Испражнения, как предмет метания, известны и из античной литературы. Из фрагментов сатировой драмы Эсхила «Собиратель костей» видно, что в ней был эпизод, в котором в голову Одиссея бросили «зловонную посуду», то есть ночной горшок. То же событие изображалось и в не дошедшей до нас сатировой драме Софокла «Пир ахейцев». Аналогичные эпизоды связаны с фигурой комического Геракла, о чем свидетельствует ряд изображений на античных вазах: то он лежит пьяный у дверей гетеры, и старая сводня обливает его из ночного горшка, то сам он гонится за кем-то с ночным горшком. Наконец до нас дошел фрагмент из ателланы Помпония «Ты, Диомед, облил меня мочой» (очевидно, переработка эпизода из «Пира ахейцев»).

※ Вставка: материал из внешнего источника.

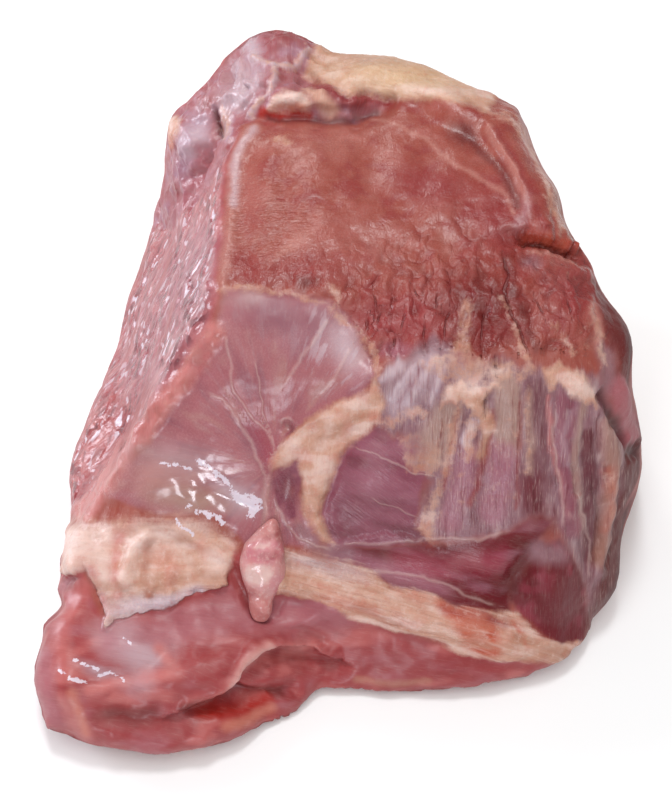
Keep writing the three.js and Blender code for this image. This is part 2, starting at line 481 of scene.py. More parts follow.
stump = [
    (530, 555), (538, 544), (560, 541), (572, 555), (586, 592), (588, 624), (582, 642), (560, 646),
    (545, 634), (534, 622), (508, 602), (508, 587), (525, 570),
]
ovalWindow = [
    (271, 482), (278, 469), (296, 460), (303, 482), (296, 498), (297, 517), (289, 521), (277, 507),
]
flap = [
    (64, 560), (84, 575), (104, 629), (130, 615), (171, 609), (186, 596), (230, 580), (252, 618),
    (270, 600), (290, 594), (332, 608), (387, 627), (447, 648), (500, 660), (560, 665), (600, 640),
    (640, 700), (560, 740), (300, 780), (100, 800), (0, 760), (0, 640), (50, 590),
]
neck = [
    (150, 20), (330, 10), (330, 50), (346, 92), (392, 96), (377, 111), (356, 120), (321, 120), (262, 114),
    (240, 124), (222, 160), (205, 190), (170, 230), (120, 220),
]
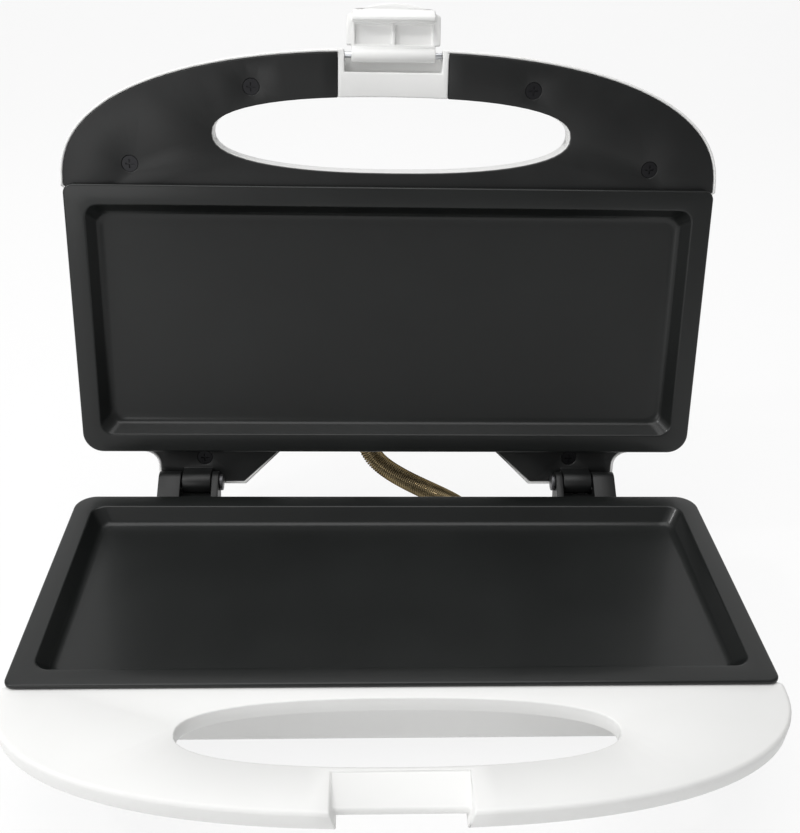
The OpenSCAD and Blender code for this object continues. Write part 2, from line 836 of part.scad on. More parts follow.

Приведенные нами примеры говорят о том, что бросание калом и обливание мочой – традиционный снижающий жест, знакомый не только гротескному реализму, но и античности. Его снижающее значение было общеизвестным и общепонятным. Вероятно, в любом языке можно найти выражения вроде «на… на тебя» (параллельные выражения – «наплевать» или «начхать на тебя»). В эпоху Рабле было обычным выражением «bren pour luy» (это выражение Рабле употребляет в прологе к первой книге своего романа).
В основе этого жеста и соответствующих словесных выражений лежит буквальное топографическое снижение, то есть приобщение к телесному низу, к зоне производительных органов. Это – уничтожение, это – могила для снижаемого. Но все такого рода снижающие жесты и выражения амбивалентны. Ведь могила, которую они роют, – телесная могила. Ведь телесный низ, зона производительных органов, – оплодотворяющий и рождающий низ. Поэтому и в образах мочи и кала сохраняется существенная связь с рождением, плодородием, обновлением, благополучием. И этот положительный момент в эпоху Рабле был еще вполне жив и ощущался с полной ясностью.